Attractions & landmarks

Rocky shoreline, Barakchin Island, Lake Baikal

Among the numerous tourist destinations in Russia, the capital Moscow is the most visited by travelers. Here visitors will be presented by the majestic St Basil's Cathedral, which was constructed from 1555 to 1561 by order of Ivan IV ("Ivan the Terrible") to celebrate the defeat of Kazan, the last remaining grip of the Mongol Empire on European lands. Other attractions include the Pushkin Museum of Fine Arts, the reputed Novodevichy Monastery, the Tretyakov Gallery and the Moscow Kremlin, a historic fortified complex that overlooks the Moskva River, Saint Basil's Cathedral and the Red Square. The Red Square is important in the history of Russia and stands in between the Kremlin and the royal house where the President of Russia stays.

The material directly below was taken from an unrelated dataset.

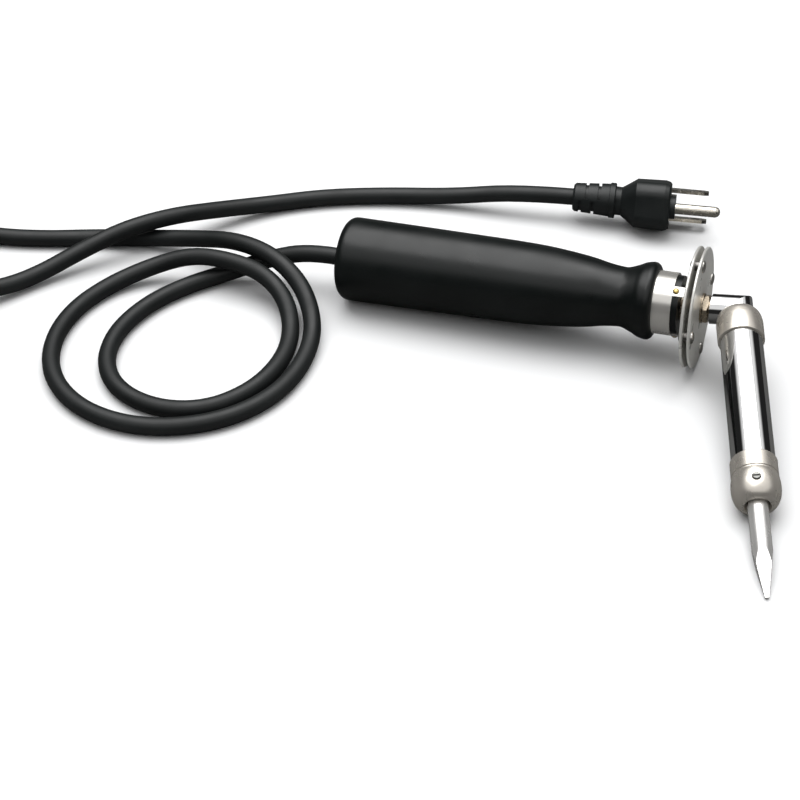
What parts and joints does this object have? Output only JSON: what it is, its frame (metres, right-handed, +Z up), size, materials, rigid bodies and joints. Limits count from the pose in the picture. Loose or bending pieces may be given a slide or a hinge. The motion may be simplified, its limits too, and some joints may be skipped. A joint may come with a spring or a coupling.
{
  "type": "angled soldering iron",
  "caption": "Soldering iron with a black grip, twin heat baffles, an angled chrome barrel with a plug tip, and a three-pin mains cord.",
  "frame": {"origin": "centre of the iron's footprint, on the surface it rests on, measured without the cord and its plug", "axes": "+X along the handle towards the barrel, +Y away from the barrel's side, +Z up; the iron lies on its handle's rear edge, its rear baffle's rim and its nose"},
  "size_m": [0.4598, 0.2352, 0.0512],
  "materials": {
    "handle_black": "moulded satin phenolic",
    "bushing_rubber": "matte",
    "jacket_rubber": "matte",
    "plug_black": "moulded, fine texture",
    "zinc_steel": "zinc plated, drawn",
    "plated_nickel": "polished nickel plate",
    "mirror_chrome": "mirror chrome",
    "warm_nickel": "nickel plate, slightly warmed by heat",
    "tip_plate": "iron plate, satin",
    "brass": "plain",
    "nickel_brass": "nickel plated blades",
    "copper": "tinned copper crimps",
    "ceramic_white": "unglazed",
    "mica": "thin mica sheet",
    "resistance_wire": "oxidised wire",
    "wire_black": "insulation",
    "wire_white": "insulation",
    "wire_green": "insulation",
    "glass_braid": "woven glass sleeve"
  },
  "bodies": {
    "handle_body": {"handle": "handle_black", "cord_bushing": "bushing_rubber", "cord_inner_end": "jacket_rubber", "cord_clamp_upper": "zinc_steel", "cord_clamp_lower": "zinc_steel", "cord_clamp_screws": "zinc_steel", "live_conductor": "wire_black", "neutral_conductor": "wire_white", "ground_conductor": "wire_green", "crimp_connectors": "copper", "ground_lug": "copper", "stem_nut": "zinc_steel", "stem_washer": "zinc_steel", "stem_tube": "zinc_steel", "ferrule": "plated_nickel", "ferrule_pins": "brass", "baffle_nut": "zinc_steel", "rear_baffle": "plated_nickel", "front_baffle": "plated_nickel", "baffle_spacers": "zinc_steel", "baffle_rivets": "plated_nickel", "lock_washer": "zinc_steel", "cord_lead_out": "jacket_rubber", "cord_coil": "jacket_rubber", "cord_lead_back": "jacket_rubber", "cord_plug_end": "jacket_rubber", "plug_relief": "plug_black", "plug_body": "plug_black", "plug_blades": "nickel_brass", "ground_pin": "nickel_brass"},
    "head": {"elbow": "mirror_chrome", "barrel_cap": "warm_nickel", "barrel_tube": "mirror_chrome", "nose_collar": "warm_nickel", "heater_sleeve": "zinc_steel", "mica_wrap": "mica", "heater_winding": "resistance_wire", "outer_insulator": "ceramic_white", "rear_insulator": "ceramic_white", "heater_leads": "glass_braid"},
    "jam_nut": {"jam_nut": "zinc_steel"},
    "tip": {"soldering_tip": "tip_plate"},
    "set_screw": {"set_screw": "zinc_steel"}
  },
  "joints": [
    {"name": "head_swivel", "type": "hinge", "parent": "handle_body", "child": "head", "pos_m": [0.06711, 0.05524, 0.02648], "axis": [0.9987, 0, 0.0508], "range_deg": [-90, 90]},
    {"name": "jam_nut_turn", "type": "hinge", "parent": "handle_body", "child": "jam_nut", "pos_m": [0.05383, 0.05524, 0.02581], "axis": [0.9987, 0, 0.0508], "range_deg": [0, 270]},
    {"name": "tip_slide", "type": "slide", "parent": "head", "child": "tip", "axis": [0.2749, -0.9449, -0.1777], "range_m": [0, 0.04]},
    {"name": "set_screw_travel", "type": "slide", "parent": "head", "child": "set_screw", "axis": [-0.0498, -0.1985, 0.9788], "range_m": [0, 0.003]}
  ]
}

Natural landmarks of Russia include the Altai Mountains, which offers a unique scenic, cultural and historical attraction, with rushing streams, alpine meadows, rocky mountains and caves. The mighty mountains are located in the southern portion of Siberia and stand close to Mongolia, Kazakhstan and China.

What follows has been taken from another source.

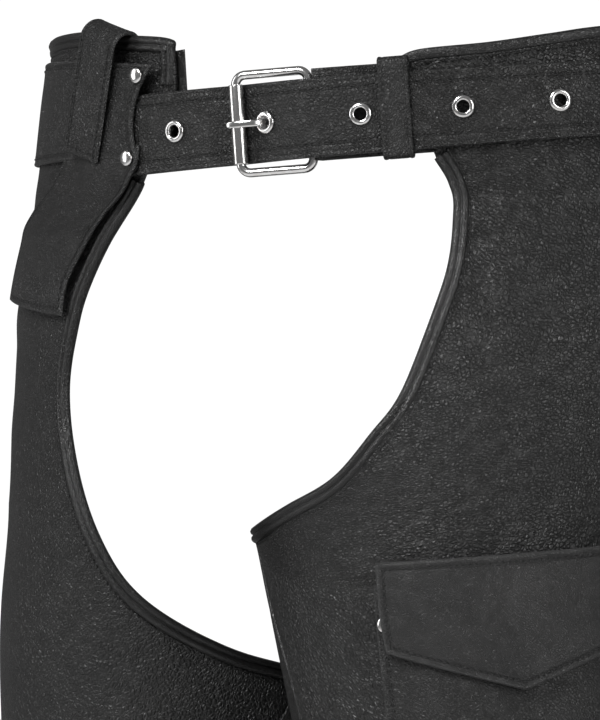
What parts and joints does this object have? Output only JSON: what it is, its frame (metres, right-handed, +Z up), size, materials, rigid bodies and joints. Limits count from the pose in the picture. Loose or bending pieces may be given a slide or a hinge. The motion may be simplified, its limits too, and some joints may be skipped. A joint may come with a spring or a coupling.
{
  "type": "leather riding chaps",
  "caption": "Pair of open-seat leather leg coverings joined by a buckled belt, with side zips and a thigh pocket.",
  "frame": {"origin": "centre of the waist ring at the height of the belt's middle, where the wearer's waist holds the garment", "axes": "+Z up, the wearer faces -Y and the wearer's left leg is on +X"},
  "size_m": [0.4105, 0.2839, 1.0624],
  "materials": {
    "body_leather": "pebbled, semi-gloss",
    "belt_leather": "fine grain, semi-gloss",
    "edge_leather": "smooth folded edge",
    "lining": "matt woven lining",
    "zip_tape": "woven tape",
    "zip_metal": "satin nickel",
    "nickel": "polished nickel"
  },
  "bodies": {
    "garment": {"right_front_panel": "body_leather", "right_back_panel": "body_leather", "right_front_binding": "edge_leather", "right_seat_binding": "edge_leather", "right_cuff": "edge_leather", "left_front_panel": "body_leather", "left_back_panel": "body_leather", "left_front_binding": "edge_leather", "left_seat_binding": "edge_leather", "left_cuff": "edge_leather", "right_top_binding": "edge_leather", "right_zip_front_tape": "zip_tape", "right_zip_back_tape": "zip_tape", "right_zip_teeth": "zip_metal", "right_zip_stop": "zip_metal", "left_zip_front_tape": "zip_tape", "left_zip_back_tape": "zip_tape", "left_zip_teeth": "zip_metal", "left_zip_stop": "zip_metal", "right_waist_facing": "lining", "left_waist_facing": "lining", "back_waist_panel": "body_leather", "right_hip_band": "body_leather", "strap_rivet_upper": "nickel", "strap_rivet_lower": "nickel", "right_hip_loop": "body_leather", "right_hip_patch": "body_leather", "left_hip_band": "body_leather", "left_hip_loop": "body_leather", "eyelet_1": "nickel", "eyelet_2": "nickel", "eyelet_3": "nickel", "eyelet_4": "nickel", "eyelet_5": "nickel", "eyelet_6": "nickel", "eyelet_strap": "belt_leather", "buckle_billet": "belt_leather", "strap_keeper": "belt_leather", "buckle_frame": "nickel", "buckle_prong": "nickel", "thigh_pocket": "body_leather", "pocket_rivet_front": "nickel", "pocket_rivet_rear": "nickel"},
    "buckle_roller": {"buckle_roller": "nickel"},
    "left_zip_pull": {"left_zip_pull": "zip_metal"},
    "left_zip_slider": {"left_zip_slider": "zip_metal"},
    "pocket_flap": {"pocket_flap": "body_leather"},
    "right_zip_pull": {"right_zip_pull": "zip_metal"},
    "right_zip_slider": {"right_zip_slider": "zip_metal"}
  },
  "joints": [
    {"name": "left_zip_travel", "type": "slide", "parent": "garment", "child": "left_zip_slider", "axis": [-0.0114, 0.0357, 0.9993], "range_m": [0, 0.64]},
    {"name": "left_zip_pull_swing", "type": "hinge", "parent": "left_zip_slider", "child": "left_zip_pull", "pos_m": [0.16782, -0.06881, -0.9666], "axis": [0, -0.9994, 0.0357], "range_deg": [0, 165]},
    {"name": "right_zip_travel", "type": "slide", "parent": "garment", "child": "right_zip_slider", "axis": [-0.0043, -0.0186, 0.9998], "range_m": [0, 0.64]},
    {"name": "right_zip_pull_swing", "type": "hinge", "parent": "right_zip_slider", "child": "right_zip_pull", "pos_m": [-0.22634, 0.02438, -0.9666], "axis": [0, 0.9998, 0.0186], "range_deg": [0, 165]},
    {"name": "roller_spin", "type": "hinge", "parent": "garment", "child": "buckle_roller", "pos_m": [-0.02423, -0.11649, 0], "axis": [0, 0, 1], "continuous": true},
    {"name": "flap_lift", "type": "hinge", "parent": "garment", "child": "pocket_flap", "pos_m": [0.11843, -0.13474, -0.2215], "axis": [-0.7835, -0.6214, 0], "range_deg": [0, 110]}
  ]
}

Another major destination is Lake Baikal, located in the south of the Russian region of Siberia. It is considered the most voluminous freshwater lake in the world, containing roughly 20% of the world's unfrozen surface fresh water. The lake is also the world's clearest and oldest, at 25 million years and deepest, averaging at 744.4 m (2,442 ft).

South Ural tops the list of tourist destinations in Russia and attracts amazingly beautiful nature, numerous rivers, healing springs, birch-woods, floodplain lakes and storage ponds. There is also the famous steppes region that consist of grassland plains, and some of the famous national parks.

The Ferapontov Monastery is considered one of the purest examples of Russian medieval art and is a place worth visiting. Also, the volcanoes of Kamchatka is a fascinating sight that will allow visitors to see the lava deposits forming varied ecosystems. Hot springs rich in mineral deposits, mud cauldrons and geysers can also be found here.